## AIM OF THE TASK
Which lines below hold the word "record"? Copy all of them.

## DATASET ENTRIES
+---+
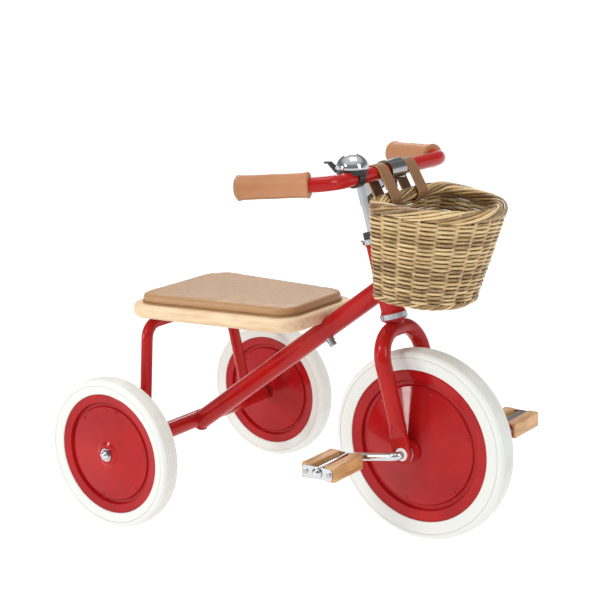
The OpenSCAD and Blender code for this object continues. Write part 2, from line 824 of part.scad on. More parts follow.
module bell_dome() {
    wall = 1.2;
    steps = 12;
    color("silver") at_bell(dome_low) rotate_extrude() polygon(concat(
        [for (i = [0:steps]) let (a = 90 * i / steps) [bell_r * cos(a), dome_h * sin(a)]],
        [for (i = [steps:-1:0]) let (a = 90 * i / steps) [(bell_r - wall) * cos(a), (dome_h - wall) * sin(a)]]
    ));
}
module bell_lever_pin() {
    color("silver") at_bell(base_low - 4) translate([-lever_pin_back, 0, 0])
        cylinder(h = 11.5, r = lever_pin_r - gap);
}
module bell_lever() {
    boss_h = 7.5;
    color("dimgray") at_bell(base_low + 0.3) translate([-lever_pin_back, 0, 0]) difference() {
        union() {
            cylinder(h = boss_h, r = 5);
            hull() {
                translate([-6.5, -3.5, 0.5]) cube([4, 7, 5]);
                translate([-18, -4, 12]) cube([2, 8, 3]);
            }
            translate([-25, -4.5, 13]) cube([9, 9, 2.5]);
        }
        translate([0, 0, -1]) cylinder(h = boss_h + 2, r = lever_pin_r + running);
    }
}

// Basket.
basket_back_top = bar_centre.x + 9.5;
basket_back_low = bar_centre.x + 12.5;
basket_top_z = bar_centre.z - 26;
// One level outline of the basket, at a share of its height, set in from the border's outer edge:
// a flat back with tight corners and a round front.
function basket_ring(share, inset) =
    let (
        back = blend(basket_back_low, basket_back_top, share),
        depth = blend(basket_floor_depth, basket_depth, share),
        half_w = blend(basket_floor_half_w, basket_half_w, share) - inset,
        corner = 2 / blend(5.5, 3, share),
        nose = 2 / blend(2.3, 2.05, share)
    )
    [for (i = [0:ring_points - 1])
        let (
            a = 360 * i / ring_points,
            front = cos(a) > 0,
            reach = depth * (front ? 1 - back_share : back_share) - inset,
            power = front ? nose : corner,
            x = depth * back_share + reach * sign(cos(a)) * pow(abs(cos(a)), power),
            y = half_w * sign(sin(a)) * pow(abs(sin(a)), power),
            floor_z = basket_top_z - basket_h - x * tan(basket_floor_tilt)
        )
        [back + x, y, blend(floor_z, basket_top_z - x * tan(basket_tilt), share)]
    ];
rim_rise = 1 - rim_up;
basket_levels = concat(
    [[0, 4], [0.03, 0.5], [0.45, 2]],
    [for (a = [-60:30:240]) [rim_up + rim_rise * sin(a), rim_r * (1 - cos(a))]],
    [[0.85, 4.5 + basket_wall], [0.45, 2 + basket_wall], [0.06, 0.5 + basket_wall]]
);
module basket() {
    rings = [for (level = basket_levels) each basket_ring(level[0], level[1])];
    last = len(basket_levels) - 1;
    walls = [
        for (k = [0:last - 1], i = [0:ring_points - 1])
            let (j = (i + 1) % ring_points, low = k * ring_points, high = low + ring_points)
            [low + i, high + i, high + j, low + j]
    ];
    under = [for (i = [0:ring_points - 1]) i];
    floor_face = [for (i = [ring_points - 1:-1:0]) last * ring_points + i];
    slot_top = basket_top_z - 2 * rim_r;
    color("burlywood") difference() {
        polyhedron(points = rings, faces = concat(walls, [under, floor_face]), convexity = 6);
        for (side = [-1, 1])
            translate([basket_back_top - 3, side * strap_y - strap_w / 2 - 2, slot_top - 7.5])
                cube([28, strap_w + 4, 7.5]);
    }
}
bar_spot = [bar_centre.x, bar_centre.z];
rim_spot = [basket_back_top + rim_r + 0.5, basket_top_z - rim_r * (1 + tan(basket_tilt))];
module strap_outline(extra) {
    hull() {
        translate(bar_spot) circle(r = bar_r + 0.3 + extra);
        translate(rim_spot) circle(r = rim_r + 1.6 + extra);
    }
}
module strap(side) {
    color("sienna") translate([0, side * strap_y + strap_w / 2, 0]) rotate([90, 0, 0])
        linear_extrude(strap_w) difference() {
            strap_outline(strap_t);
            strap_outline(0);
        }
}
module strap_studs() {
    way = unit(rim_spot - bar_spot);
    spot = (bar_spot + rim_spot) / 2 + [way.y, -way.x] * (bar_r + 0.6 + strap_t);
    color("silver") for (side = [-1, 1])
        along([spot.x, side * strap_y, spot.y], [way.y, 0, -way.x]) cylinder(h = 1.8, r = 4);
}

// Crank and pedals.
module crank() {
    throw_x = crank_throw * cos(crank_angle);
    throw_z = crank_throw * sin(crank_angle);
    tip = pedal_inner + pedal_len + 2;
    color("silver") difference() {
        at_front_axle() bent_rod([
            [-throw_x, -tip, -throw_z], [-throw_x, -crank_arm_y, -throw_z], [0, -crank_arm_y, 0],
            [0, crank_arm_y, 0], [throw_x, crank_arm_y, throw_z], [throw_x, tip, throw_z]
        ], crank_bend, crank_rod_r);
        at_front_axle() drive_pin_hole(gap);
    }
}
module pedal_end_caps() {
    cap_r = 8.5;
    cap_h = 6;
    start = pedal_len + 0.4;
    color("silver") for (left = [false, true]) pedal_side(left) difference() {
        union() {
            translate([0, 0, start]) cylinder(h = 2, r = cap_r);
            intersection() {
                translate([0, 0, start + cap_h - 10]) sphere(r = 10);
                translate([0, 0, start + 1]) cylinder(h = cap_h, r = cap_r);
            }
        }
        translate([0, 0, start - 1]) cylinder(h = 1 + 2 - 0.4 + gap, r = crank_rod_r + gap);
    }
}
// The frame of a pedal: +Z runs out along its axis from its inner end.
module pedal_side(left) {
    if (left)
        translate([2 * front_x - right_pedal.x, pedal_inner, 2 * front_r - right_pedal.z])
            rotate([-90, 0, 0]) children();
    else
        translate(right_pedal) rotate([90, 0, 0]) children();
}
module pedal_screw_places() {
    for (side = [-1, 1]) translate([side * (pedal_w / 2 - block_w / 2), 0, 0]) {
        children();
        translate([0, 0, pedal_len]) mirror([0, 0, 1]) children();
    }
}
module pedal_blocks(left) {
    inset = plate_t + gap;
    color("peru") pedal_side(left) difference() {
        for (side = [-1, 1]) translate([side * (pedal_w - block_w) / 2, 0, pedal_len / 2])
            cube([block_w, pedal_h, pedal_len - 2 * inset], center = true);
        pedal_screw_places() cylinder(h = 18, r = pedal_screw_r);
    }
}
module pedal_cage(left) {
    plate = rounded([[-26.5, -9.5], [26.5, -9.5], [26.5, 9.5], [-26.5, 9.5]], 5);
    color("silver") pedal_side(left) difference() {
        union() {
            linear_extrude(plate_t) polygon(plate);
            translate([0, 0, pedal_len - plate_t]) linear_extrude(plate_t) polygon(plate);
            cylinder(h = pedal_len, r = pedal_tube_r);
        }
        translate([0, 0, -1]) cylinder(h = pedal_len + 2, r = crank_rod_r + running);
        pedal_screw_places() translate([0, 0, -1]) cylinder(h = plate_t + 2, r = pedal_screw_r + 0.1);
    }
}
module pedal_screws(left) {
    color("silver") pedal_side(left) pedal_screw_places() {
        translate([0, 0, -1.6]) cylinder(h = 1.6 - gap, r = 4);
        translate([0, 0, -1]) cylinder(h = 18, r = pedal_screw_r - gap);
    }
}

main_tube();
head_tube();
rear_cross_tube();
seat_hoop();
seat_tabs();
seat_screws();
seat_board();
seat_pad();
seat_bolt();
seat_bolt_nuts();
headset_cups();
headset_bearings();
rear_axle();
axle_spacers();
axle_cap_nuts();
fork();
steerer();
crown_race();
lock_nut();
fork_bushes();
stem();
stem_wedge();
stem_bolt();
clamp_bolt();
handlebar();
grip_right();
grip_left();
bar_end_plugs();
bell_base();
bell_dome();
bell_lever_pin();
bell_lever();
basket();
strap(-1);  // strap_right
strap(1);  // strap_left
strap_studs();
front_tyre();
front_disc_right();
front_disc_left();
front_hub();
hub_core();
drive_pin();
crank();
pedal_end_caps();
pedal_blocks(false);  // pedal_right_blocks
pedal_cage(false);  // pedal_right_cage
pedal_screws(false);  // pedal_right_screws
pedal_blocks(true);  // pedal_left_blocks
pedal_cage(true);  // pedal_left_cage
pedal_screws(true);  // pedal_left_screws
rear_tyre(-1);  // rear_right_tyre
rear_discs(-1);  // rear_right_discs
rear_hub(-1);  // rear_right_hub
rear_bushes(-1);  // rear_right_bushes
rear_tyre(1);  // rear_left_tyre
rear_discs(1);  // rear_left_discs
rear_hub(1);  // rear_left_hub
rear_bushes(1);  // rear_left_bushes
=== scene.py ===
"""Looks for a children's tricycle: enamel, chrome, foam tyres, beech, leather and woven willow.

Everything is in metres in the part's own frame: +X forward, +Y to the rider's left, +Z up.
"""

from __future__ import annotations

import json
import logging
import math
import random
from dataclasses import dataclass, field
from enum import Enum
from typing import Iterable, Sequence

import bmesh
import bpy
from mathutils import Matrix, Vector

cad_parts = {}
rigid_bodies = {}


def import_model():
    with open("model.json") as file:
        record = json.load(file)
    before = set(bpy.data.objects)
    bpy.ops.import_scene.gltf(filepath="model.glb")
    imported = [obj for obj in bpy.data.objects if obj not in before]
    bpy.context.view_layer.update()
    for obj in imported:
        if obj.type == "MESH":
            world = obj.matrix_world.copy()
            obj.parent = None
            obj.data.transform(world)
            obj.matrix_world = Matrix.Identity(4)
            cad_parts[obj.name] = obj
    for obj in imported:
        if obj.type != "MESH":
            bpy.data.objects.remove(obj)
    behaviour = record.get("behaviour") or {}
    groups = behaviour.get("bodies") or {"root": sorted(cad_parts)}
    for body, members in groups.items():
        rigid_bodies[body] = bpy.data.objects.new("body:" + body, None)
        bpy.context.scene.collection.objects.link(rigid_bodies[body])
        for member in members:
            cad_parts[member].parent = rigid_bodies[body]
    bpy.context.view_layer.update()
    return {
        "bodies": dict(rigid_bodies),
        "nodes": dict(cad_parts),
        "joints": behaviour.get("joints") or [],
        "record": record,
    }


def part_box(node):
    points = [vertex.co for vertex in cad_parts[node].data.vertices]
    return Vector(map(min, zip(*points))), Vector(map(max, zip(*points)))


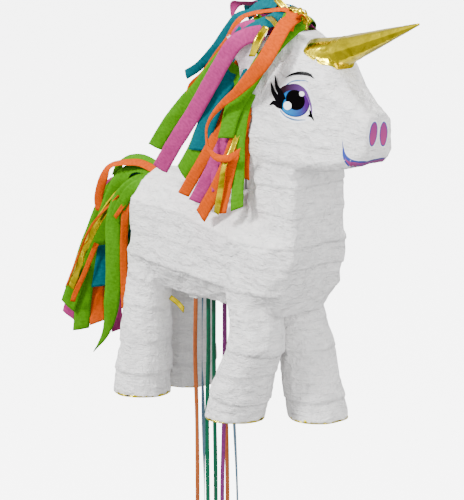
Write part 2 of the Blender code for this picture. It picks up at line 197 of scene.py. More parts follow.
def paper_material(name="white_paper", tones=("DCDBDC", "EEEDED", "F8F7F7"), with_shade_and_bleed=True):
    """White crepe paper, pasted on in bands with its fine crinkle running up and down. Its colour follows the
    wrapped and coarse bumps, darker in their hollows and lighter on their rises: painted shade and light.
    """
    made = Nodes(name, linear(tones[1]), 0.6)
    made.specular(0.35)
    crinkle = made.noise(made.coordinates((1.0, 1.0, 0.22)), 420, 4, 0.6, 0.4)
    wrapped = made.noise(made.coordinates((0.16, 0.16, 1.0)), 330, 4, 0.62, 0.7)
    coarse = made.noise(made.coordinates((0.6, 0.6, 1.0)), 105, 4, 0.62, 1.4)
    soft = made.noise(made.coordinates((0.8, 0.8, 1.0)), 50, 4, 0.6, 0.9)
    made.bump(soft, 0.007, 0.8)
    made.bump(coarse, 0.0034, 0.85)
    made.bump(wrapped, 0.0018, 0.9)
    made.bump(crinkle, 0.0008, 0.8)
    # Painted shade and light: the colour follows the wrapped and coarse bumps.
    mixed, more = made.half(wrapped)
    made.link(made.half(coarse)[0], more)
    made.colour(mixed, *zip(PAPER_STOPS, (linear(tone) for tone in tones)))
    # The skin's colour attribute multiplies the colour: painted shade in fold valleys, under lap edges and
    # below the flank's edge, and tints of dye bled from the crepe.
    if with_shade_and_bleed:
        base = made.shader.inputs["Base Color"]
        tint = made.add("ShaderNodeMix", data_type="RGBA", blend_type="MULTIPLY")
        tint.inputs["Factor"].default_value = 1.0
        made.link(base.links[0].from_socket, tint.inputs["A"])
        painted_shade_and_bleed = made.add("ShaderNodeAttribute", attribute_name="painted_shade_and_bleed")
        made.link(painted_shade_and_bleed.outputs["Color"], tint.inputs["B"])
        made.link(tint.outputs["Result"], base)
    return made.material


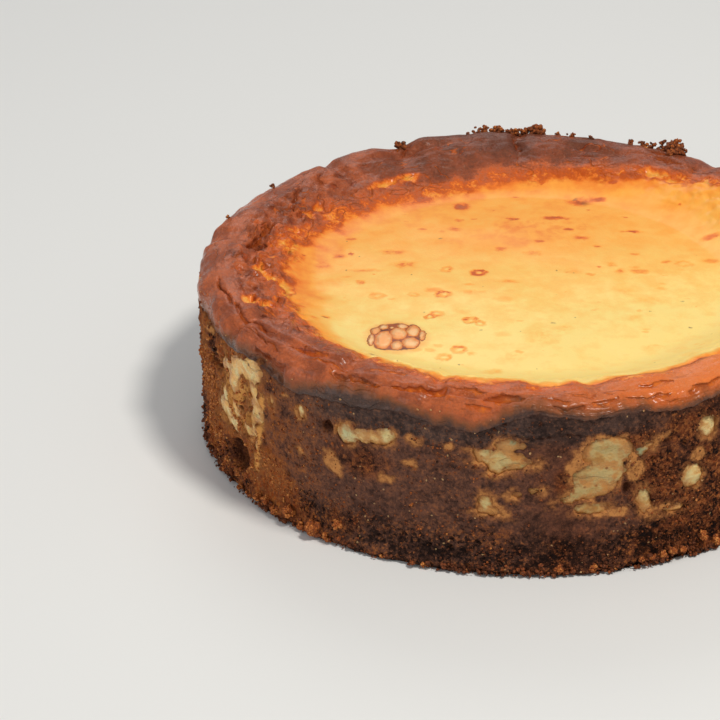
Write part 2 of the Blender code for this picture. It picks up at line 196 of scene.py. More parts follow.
+---+
## TASK ANSWER
        record = json.load(file)
    behaviour = record.get("behaviour") or {}
        "record": record,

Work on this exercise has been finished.